You are using pip version 9.0.1, however version 19.1.1 is available.
You should consider upgrading via the 'python -m pip install --upgrade pip' command.


### Importing Moduls

In [4]:
import nltk
from nltk.sentiment import vader

In [5]:
# instatitae vased to be used
sia = vader.SentimentIntensityAnalyzer()

In [6]:
# to get polarity scores on the sentiments
sia.polarity_scores("What a terrible restaurant")

{'compound': -0.4767, 'neg': 0.608, 'neu': 0.392, 'pos': 0.0}

In [7]:
#finding a polarity scores for a single word 
sia.polarity_scores("terrible")

{'compound': -0.4767, 'neg': 1.0, 'neu': 0.0, 'pos': 0.0}

In [8]:
#finding polarity of emoticons
sia.polarity_scores(":D")

{'compound': 0.5106, 'neg': 0.0, 'neu': 0.0, 'pos': 1.0}

In [9]:
sia.polarity_scores(":/")

{'compound': -0.34, 'neg': 1.0, 'neu': 0.0, 'pos': 0.0}

In [10]:
# finding punctuation score
sia.polarity_scores("the food was good")

{'compound': 0.4404, 'neg': 0.0, 'neu': 0.508, 'pos': 0.492}

In [12]:
# finding punctuation score after exclamation mark compund score has risen up
sia.polarity_scores("the food was good!")

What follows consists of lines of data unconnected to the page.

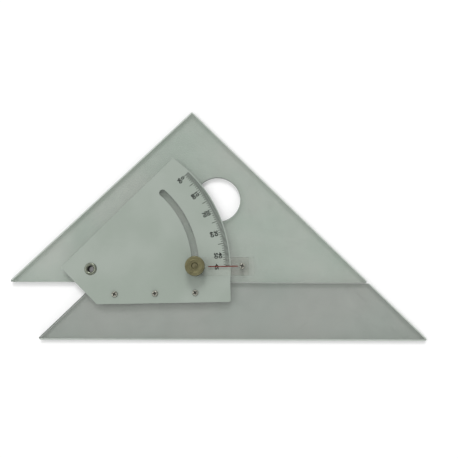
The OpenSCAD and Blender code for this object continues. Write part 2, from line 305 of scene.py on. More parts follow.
def soften(corners, radius):
    """Closed profile through the corners. Each corner c gives way to the curve (1-t)^2 a + 2t(1-t) c + t^2 b,
    which leaves the side before it at a and meets the side after it at b, both a radius from the corner, or
    a little under half the side where it is short."""
    most_of_side = 0.45
    points_each = 4
    corner = np.array(corners, float)
    before = np.roll(corner, 1, axis=0) - corner
    after = np.roll(corner, -1, axis=0) - corner

    def point_along(side):
        size = np.linalg.norm(side, axis=1)
        return corner + side * (np.minimum(radius, most_of_side * size) / size)[:, None]

    start, end = point_along(before), point_along(after)
    t = np.linspace(0, 1, points_each)[None, :, None]
    curve = (1 - t) ** 2 * start[:, None] + 2 * t * (1 - t) * corner[:, None] + t ** 2 * end[:, None]
    return curve.reshape(-1, 2)


def turned(name, profile, axis=(0, 0), columns=112, shape=None, closed=True):
    """Surface turned about a vertical axis. The point at profile place (r, z) and angle a is
    (axis.x + r cos a, axis.y + r sin a, z), where shape(r, z, a) may give new r and z over the whole grid.
    The ends of a profile that isn't closed lie on the axis."""
    angle = np.linspace(0, 2 * np.pi, columns, endpoint=False)[None, :]
    radius = np.repeat(profile[:, :1], columns, axis=1)
    height = np.repeat(profile[:, 1:2], columns, axis=1)
    if shape is not None:
        radius, height = shape(radius, height, angle)
    points = np.stack([axis[0] + radius * np.cos(angle), axis[1] + radius * np.sin(angle), height], axis=-1)
    return close_mesh(put_object(name, points, grid_faces(*radius.shape, closed)))


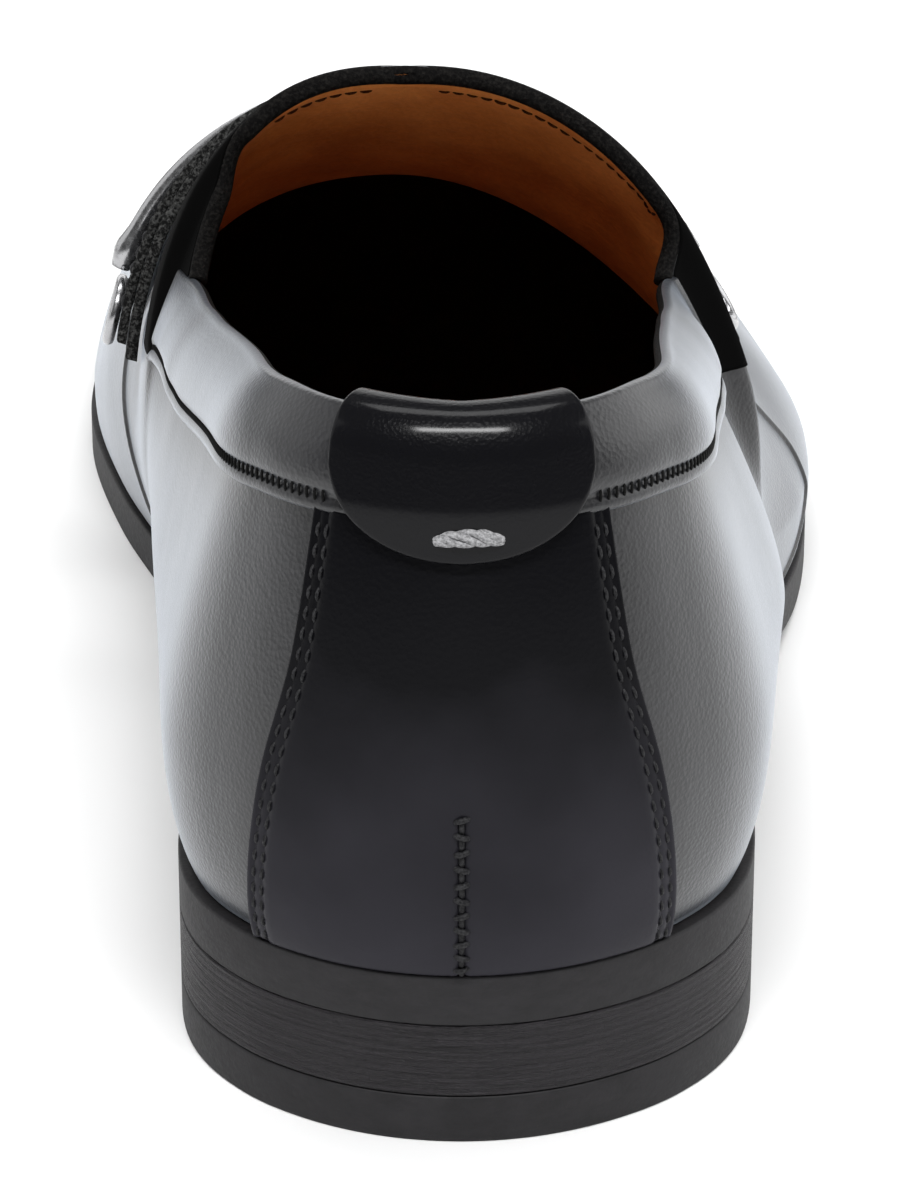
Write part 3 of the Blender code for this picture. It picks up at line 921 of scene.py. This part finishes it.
def heel_place(x):
    """The place round the heel at the distance x from the middle of its back."""
    return math.degrees(x / (HEEL_WIDTH / 2.0)) / 30.0


def counter_level(a, t):
    low = HEEL_HEIGHT + OUTSOLE + 0.0006
    high = top_height(a) - band_height(a) + 0.001
    return level(a, mix(low, high, t))


def seam_depth(x, t):
    """How deep the back seam is drawn in at the distance x from the middle."""
    return 0.0005 * trough(x, 0.0004) * ease((BACK_SEAM_TOP - t) / 0.02)


def build_counter():
    """Back counter with two sewn rows down each side and a short back seam."""
    near = [0.0, 0.00008, 0.0002, 0.0004, 0.0007, 0.0009]
    for row in COUNTER_ROWS:
        near += [row - 0.0001, row, row + 0.0001, row + 0.0003]
    near += [0.0031, 0.0037]
    middle = [-0.0016, -0.0008, -0.0005, -0.0003, -0.00015, 0.0, 0.00015, 0.0003, 0.0005, 0.0008, 0.0016]
    grid = []
    for t in [0.0, 0.002, 0.006, 0.012] + spaced(0.02, 1.0, 84):
        half = counter_half(t)
        inner = half - near[-1]
        xs = [-(half - d) for d in near]
        xs += [mix(-inner, middle[0], k / 16) for k in range(1, 16)]
        xs += middle
        xs += [mix(middle[-1], inner, k / 16) for k in range(1, 16)]
        xs += [half - d for d in reversed(near)]
        pairs = []
        for x in xs:
            a = heel_place(x)
            v = counter_level(a, t)
            d = half - abs(x)
            lift = COUNTER_UNDER + LEATHER * rounded(d, 0.0004) * mix(0.4, 1.0, rounded(t, 0.012))
            for row in COUNTER_ROWS:
                lift -= GROOVE * trough(d - row, 0.00035)
            lift -= seam_depth(x, t)
            pairs.append((off_face(a, v, lift), off_face(a, v, 0.0003)))
        grid.append(pairs)
    closed_sheet("counter_leather", grid, "counter", replaces="back_counter")
    threads = Threads(0.00021)
    for side in (-1, 1):
        for row in COUNTER_ROWS:
            places = []
            for t in spaced(0.004, 0.97, 60):
                a = round(heel_place(side * (counter_half(t) - row)), 6)
                places.append(place_on(a, counter_level(a, t), COUNTER_UNDER + LEATHER - GROOVE))
            Route(places).sew(threads, STITCH_PITCH, 0.74, 0.00022, -0.0004)
    threads.piece("counter_stitches", "black_thread")
    build_back_seam()


def build_back_seam():
    """Cross stitches over the short seam at the middle of the back."""
    threads = Threads(0.00036)
    places = []
    for t in spaced(0.004, BACK_SEAM_TOP, 30):
        places.append(place_on(0.0, counter_level(0.0, t), COUNTER_UNDER + LEATHER))
    line = Route(places)
    count = round(line.length / BACK_SEAM_PITCH)
    reach = Vector((0.0009, 0.0, 0.0))
    for k in range(count):
        point, normal = line.at((k + 0.7) * line.length / count)
        slant = UP * 0.00025 * (-1.0) ** k
        threads.stitch(point - reach - slant, point + reach + slant, normal, 0.00012, -0.0004)
        ahead, _ = line.at((k - 0.25) * line.length / count)
        threads.stitch(point, ahead, normal, -0.00025, -0.0006)
    threads.piece("back_seam_stitches", "black_thread")


def tab_foot(c):
    """Height of the tab's round lower edge, at the share c of its half width."""
    top = top_height(0.0)
    return top - TAB_DROP + TAB_ROUND * (1.0 - max(0.0, 1.0 - abs(c) ** 2.3) ** 0.5)


def tab_lift(z):
    """How far the tab's back stands off the last at the height z."""
    return mix(TAB_LOW_LIFT, TAB_LIFT, ease((z - tab_foot(0.0)) / TAB_STEP))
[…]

{'compound': 0.4926, 'neg': 0.0, 'neu': 0.484, 'pos': 0.516}

## Sentiment Analysis on Rule Based Approach vader

In [28]:
import os
positive = "rt-polaritydata/rt-polarity.pos"

In [29]:
with open(positive,'r') as f:
    positive = f.readlines()

In [30]:
positive[0]

'the rock is destined to be the 21st century\'s new " conan " and that he\'s going to make a splash even greater than arnold schwarzenegger , jean-claud van damme or steven segal . \n'

In [31]:
positive[10]

'this is a film well worth seeing , talking and singing heads and all . \n'

In [32]:
len(positive)

5331

In [33]:
negative = "rt-polaritydata/rt-polarity.neg"

In [34]:
with open(negative,'r') as f:
    negative = f.readlines()

In [45]:
negative[0]

'simplistic , silly and tedious . \n'

In [46]:
sia = vader.SentimentIntensityAnalyzer()
def vaderSentiment(review):
  return sia.polarity_scores(review)['compound']

In [48]:
review = "this is the best restaurant in the city"

In [49]:
vaderSentiment(review)

0.6369

In [51]:
def getReviewSentiments(sentimentCalculator): 
  negReviewResult = [sentimentCalculator(oneNegativeReview) for oneNegativeReview in negative]
  posReviewResult = [sentimentCalculator(onePositiveReview) for onePositiveReview in positive]
  return {'results-on-positive':posReviewResult, 'results-on-negative':negReviewResult}

In [53]:
vaderResults = getReviewSentiments(vaderSentiment)

In [54]:
vaderResults.keys()

dict_keys(['results-on-positive', 'results-on-negative'])

In [55]:
len(vaderResults['results-on-negative'])

5331

In [52]:
def runDiagnostics(reviewResult):
  positiveReviewsResult = reviewResult['results-on-positive']
  negativeReviewsResult = reviewResult['results-on-negative']
  pctTruePositive = float(sum(x > 0 for x in positiveReviewsResult))/len(positiveReviewsResult)
  pctTrueNegative = float(sum(x < 0 for x in negativeReviewsResult))/len(negativeReviewsResult)
  totalAccurate = float(sum(x > 0 for x in positiveReviewsResult)) + float(sum(x < 0 for x in negativeReviewsResult))
  total = len(positiveReviewsResult) + len(negativeReviewsResult)
  print("Accuracy on positive reviews = " +"%.2f" % (pctTruePositive*100) + "%")
  print("Accurance on negative reviews = " +"%.2f" % (pctTrueNegative*100) + "%")
  print("Overall accuracy = " + "%.2f" % (totalAccurate*100/total) + "%")

In [56]:
runDiagnostics(getReviewSentiments(vaderSentiment))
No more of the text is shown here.